As described above, the present invention provides a design of forming the piercing holes 26 in the side walls of the through holes 23; therefore, the pivotal pins 13 of the first rack 10 pass through the piercing holes 26 and then are inserted (assembled) into the through holes 23, so that it is very easy to assemble the pivotal pins 13 of the first rack 10 into the through holes 23 of the second rack 20. Thus, it is very easy to assemble the above-mentioned linkage mechanism.

Furthermore, because the portions of the side walls of the two through holes 23, which portions are adjacent to the outer edges 25, are not hollow-shaped and still have sufficient stop walls 27 for enclosing the side walls of the two through holes 23, so that the pivotal pins 13 of the first rack 10 can be stably positioned in the stop walls 27 of the through holes 23 of the second rack 20; therefore, the pivotal pin 13 of the first rack 10 will not be separated, in the enforced direction (indicated by the arrow B in FIG. 6), from the through holes 23 of the second rack 20 due to the obstruction achieved by the stop walls 27 of the pivotal holes. The linkage mechanism will thus be inseparable in the enforced direction when the keyswitch is operated.
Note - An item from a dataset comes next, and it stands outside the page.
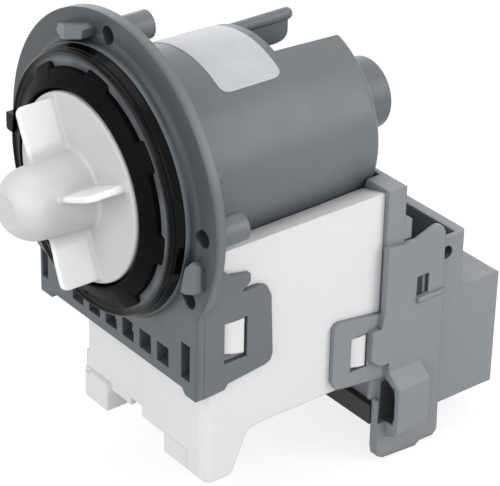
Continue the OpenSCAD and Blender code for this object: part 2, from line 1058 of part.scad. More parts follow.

There has thus been described a new, novel and heretofore unobvious linkage mechanism which eliminates the aforesaid problem in the prior art. Furthermore, those skilled in the art will readily appreciate that the above description is only illustrative of specific embodiments and examples of the invention. The invention should therefore cover various modifications and variations made to the herein-described structure and operations of the invention, provided they fall within the scope of the invention as defined in the following appended claims.